#Week 36 — What is a regex and how can it be used in Java?

11 messages · Page 1 of 1 (latest)

glossy tuskBOT
#
Question of the Week #36

What is a regex and how can it be used in Java?

mortal thistle
#

accepted answer by saturn5vfive. (1111137361359818803):

#

A regex, also known is a regular expression is a string of text, also called a pattern, that is used to match parts of a larger piece of text easily and efficiently.

A regex makes use of special control characters to define parser rules to outline a specific, yet infinitely variable number of patterns that could be selected.

In java, a regex can be created using a Pattern object from the java.util.regex package as follows

Pattern re = Pattern.compile("import  .*;$")

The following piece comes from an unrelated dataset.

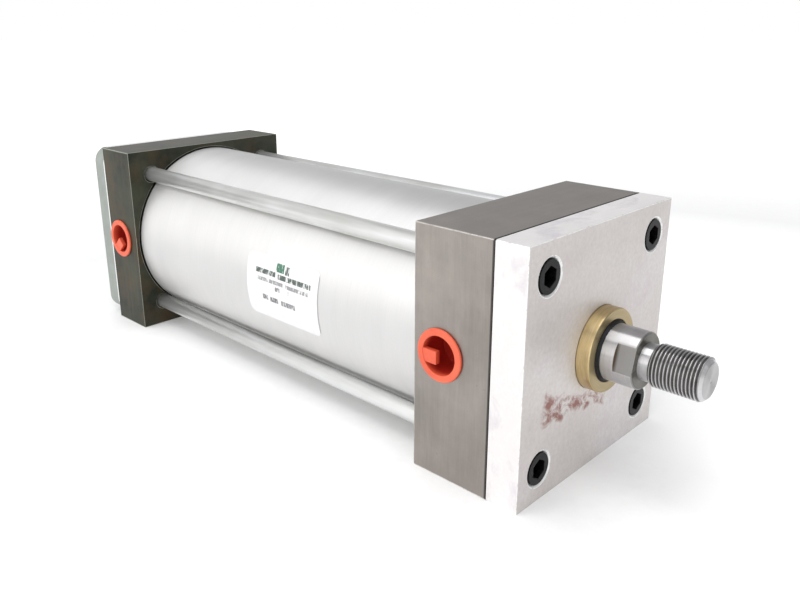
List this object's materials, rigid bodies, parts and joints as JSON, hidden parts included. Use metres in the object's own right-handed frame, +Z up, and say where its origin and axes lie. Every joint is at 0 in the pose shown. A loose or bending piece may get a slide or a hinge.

the pattern above would probably match java import statements

we can then check if a given string matches the pattern by using code similar to

re.matcher(INPUT).matches()

this function returns a boolean which states if the given INPUT matches the regex pattern defined in "re"

#

best answer by 0x150 (1067125865785344031):

#

RegEx ("Regular Expressions") is a small sub-language inside of most languages, allowing the programmer to easily parse a text format, and extract information from it. It can be used to (partially) validate and parse E-Mails, for example.
A regex in general looks something like this: i am (\d{1,2}) years old\.. This regex will match the string "i am [any 2 digit number] years old.", and extract the age into its own group.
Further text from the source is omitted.